Il suffit de connaître même vaguement la pièce pour savoir que le sieur de Bergerac, c’est pas du petit personnage qu’on joue entre deux portes. Mais quand on rentre dans le détail dans la pièce, on voit les petites surprises que nous a réservées l’auteur.
La tirade des nez, ce numéro virtuose et gouleyant suivi d’un duel en vers pas piqué des hannetons, est opportunément situé au début de la pièce, histoire d’être sûr de fatiguer tout de suite le comédien… Et, pour finir la pièce, un grand numéro de pourfendage de fantômes frénétique et de bouffées délirantes, le truc parfait pour respirer au bout d’une pièce où on a bien beaucoup causé.
Car ayé, je suis mort. Vendredi, comme je l’ai dit sur Twitter.
Et mes craintes se sont confirmées.
On nous demande parfois[1] : « Mais comment vous faites pour ne pas rire en disant / faisant des choses aussi drôles ». Ce qui n’a pas été, pour moi, un vrai problème depuis bien longtemps. Le personnage est dans la situation, et, aussi drôle soit-elle, elle ne le fait pas rire, lui. Je trouve facilement la distance. Le souci à ce niveau est plutôt l’imprévu sur le plateau, le comédien, moi ou un autre, qui trébuche inopinément sur un mot ou un obstacle imprévisible et peut provoquer la tentation du fou-rire.
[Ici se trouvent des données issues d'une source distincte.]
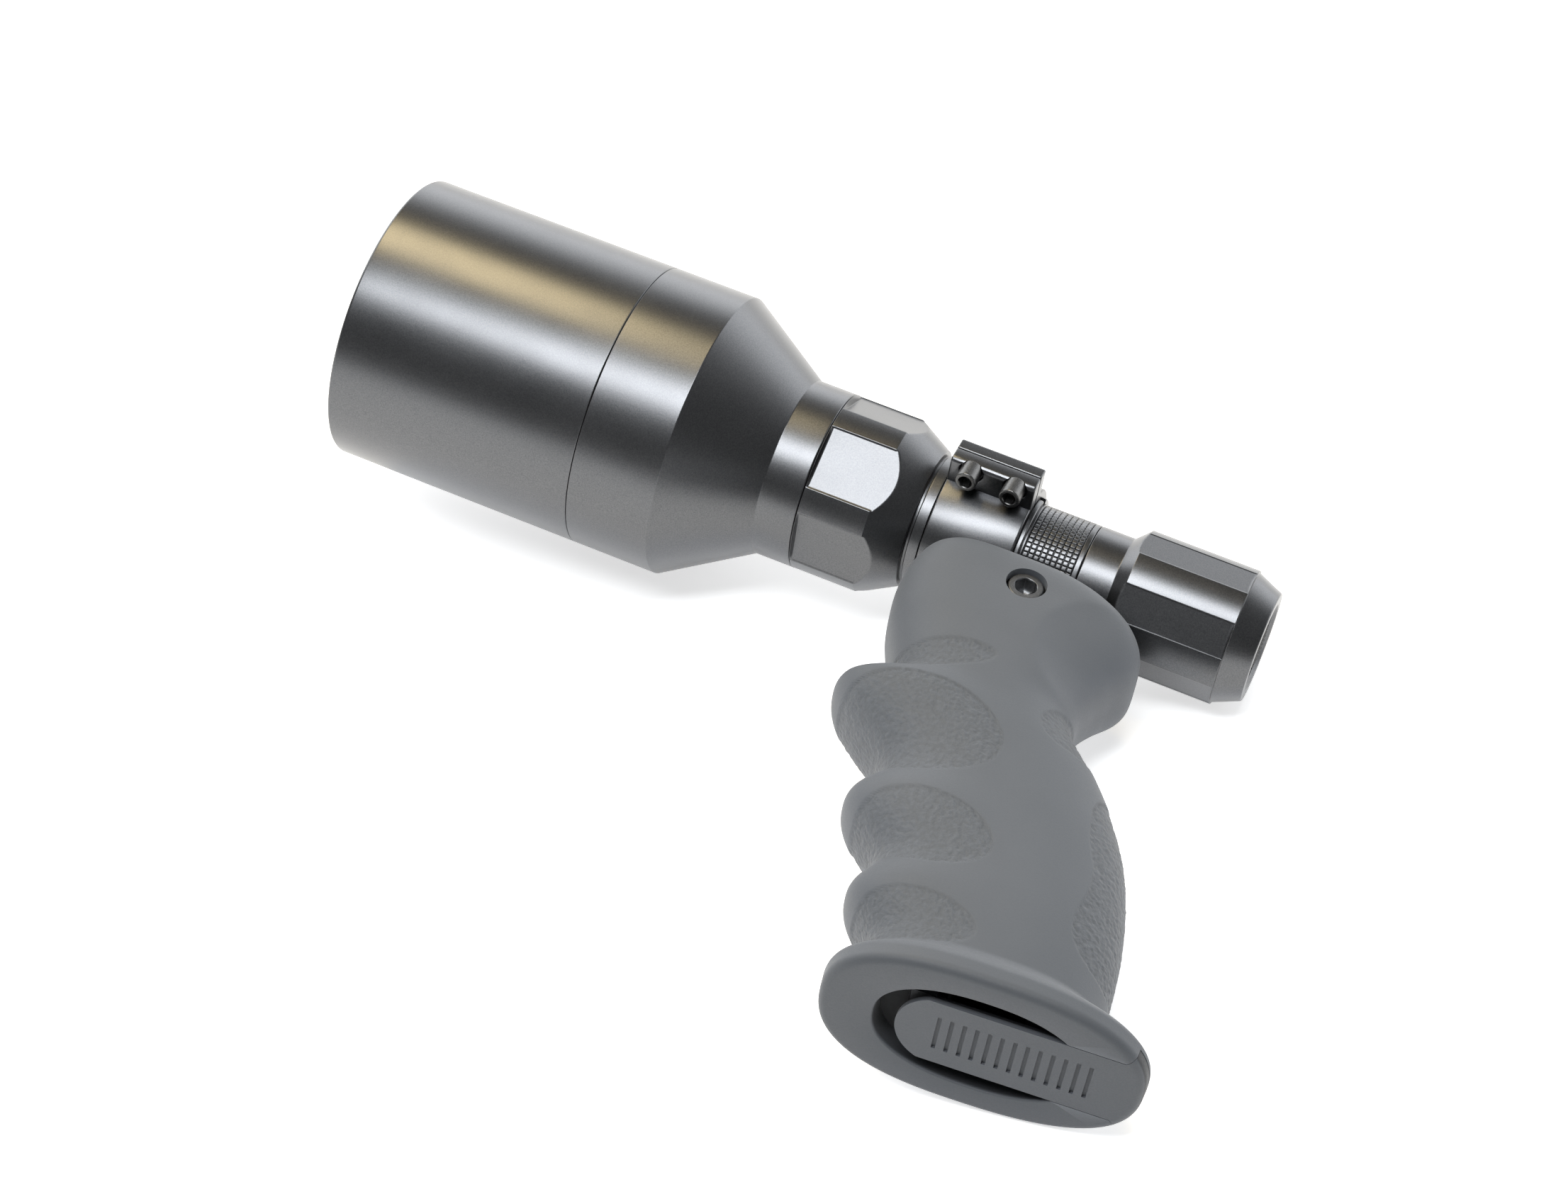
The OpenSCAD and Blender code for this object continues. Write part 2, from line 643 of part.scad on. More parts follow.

Mais cette fois, le jeu va consister à ne pas se faire avaler par l’émotion qui me saisit. Arriver à dire les mots sans qu’ils me fuient par les yeux et que la voix se fragmente en vagissements. Pour la première fois depuis, je crois, 1989[2], j’ai entendu un metteur en scène me dire qu’il fallait que je donne un peu plus de son. Car le volume, à ce moment précis, je n’en avais plus une once. Je luttais avec force pour ne pas me mettre à sangloter, aller au bout de la réplique… Le plus fort, c’est que mes camarades de scène se sont à peine rendus compte de mon niveau lacrymal ! Et il y avait dans leur commentaire quelque chose d’incrédule. Tout le monde, apparemment, ne réagit pas aussi sérieusement que moi à cette histoire-là. À ce fracas que fait dans ma tête la fin de ce personnage. Au vide abyssal que crée cette disparition. Au scandale de cette mort-là[3]…
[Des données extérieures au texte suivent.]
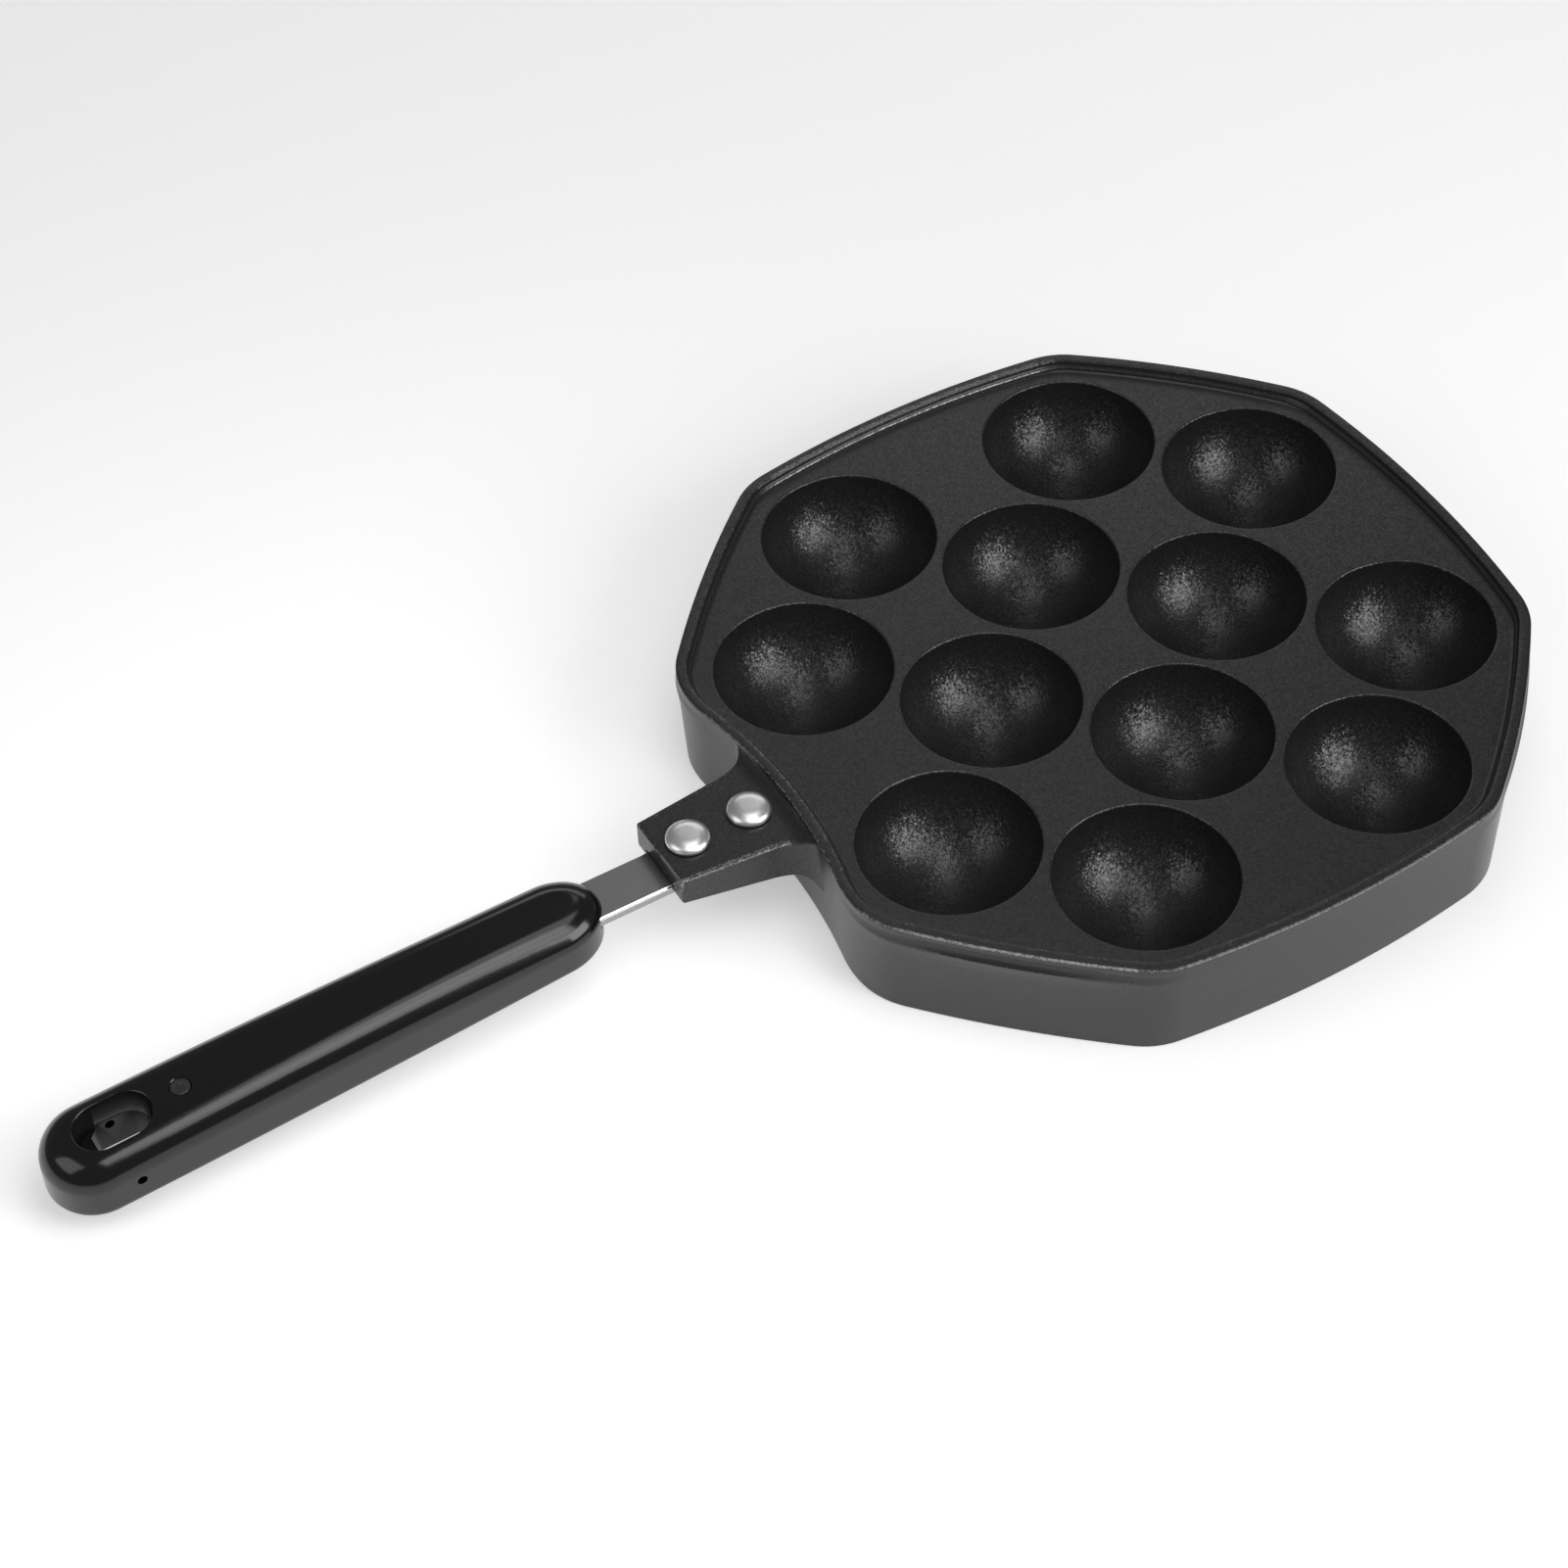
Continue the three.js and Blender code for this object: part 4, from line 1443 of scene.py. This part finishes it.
@dataclass
class Grip:
    """Moulded grip with its hanging hole, cross hole and the pin that holds it."""

    # Plan, and heights at three stations that are given as shares of the length
    nose_x: float = -139.6
    end_x: float = -278.75
    nose_length: float = 12.3
    half_widths: tuple[float, float] = (10.28, 12.1)
    station_shares: tuple[float, float, float] = (0.075, 0.47, 0.872)
    tops: tuple[float, float, float] = (25.03, 24.18, 21.63)
    bottoms: tuple[float, float, float] = (11.68, 8.58, 6.33)
    # Shoulder, lower edge and crowned top
    top_radius: float = 6.5
    nose_fall_share: float = 0.72
    nose_fullness: float = 1.9
    full_fall_x: float = -180.0
    bottom_radius: float = 2.4
    crown: float = 0.4
    core_half: float = 0.6
    top_insets: tuple[float, ...] = (7.0, 7.6, 8.3, 9.0)
    end_steps: int = 40
    side_steps: int = 64
    top_steps: int = 14
    bottom_steps: int = 10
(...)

Va me falloir respirer profondément, je crois, pour dire certains vers, mais je suis déterminé à faire les efforts nécessaires pour que ce soit chouette pour ceux qui nous feront l’amitié de se déplacer ! La pièce, il me semble, le mérite.
1 De Anne -
Oui, cette fin !
Qu’on se scandalise, parfaitement.
Non parce qu’une bête commotion, juste le temps de se croire mourant, que le pot-au-roses soit révélé, et un beau happy end à la place de cette mort, non ? Ca serait un peu moins “c’est trop con…” !
Ceci dit, quel panache.
Et pis.
Ca me touche de t’imaginer à distance à ce point remué… Je me dis qu’on a intérêt à se préparer un peu, nous autres. J’ai idée qu’on va en prendre plein la figure, d’ici pas si long.
2 De François Granger -
Cette fin est à la fois un calvaire (Il a un peu délayé, là, Edmond) et un tel feu d’artifice. J’imagine sans peine l’immersion dans le personnage et le fou-rire par moment.
Je crois que c’est le moment le plus dur pour l’acteur. Il y a plein de choses à dire, mais il ne faut pas non plus faire durer trop longtemps…
3 De Noé -
Anne > le happy end, Cyrano l’exclut avec style
Ce dernier vers est un bon exemple de ceux qui me restent coincés dans la gorge.
Je réalise autre chose ce matin, dans ce qui rend l’exercice délicat, il y a aussi le rythme de l’action. La comédie fonctionne sur la vitesse, on n’a donc pas le temps de « réaliser » à quel point c’est drôle. Ici, au contraire, on prend le temps de détailler, et l’émotion se dépose pernicieusement entre deux respirations ! (c’est taquin ces choses-là :-) )
François > Rappelons qu’il y a tout de même, dans la version que nous allons représenter, des coupes, je ne suis donc pas sûr que l’effet de
se maintienne dans la représentation. Le problème, de mon point de vue, n’est pas la durée en tant que telle, mais plutôt de maintenir la tension sur cette durée, de ne pas se laisser entraîner (c’est tellement facile avec les vers) dans un ronron sans jus. Mais je te rejoins, c’est sans doute le plus difficile à jouer dans cette pièce – en tout cas pour moi.4 De Anne -
Hélas, je sais bien ! (Mais mon côté fleur bleue, tout ça. On a beau jouer les dures…)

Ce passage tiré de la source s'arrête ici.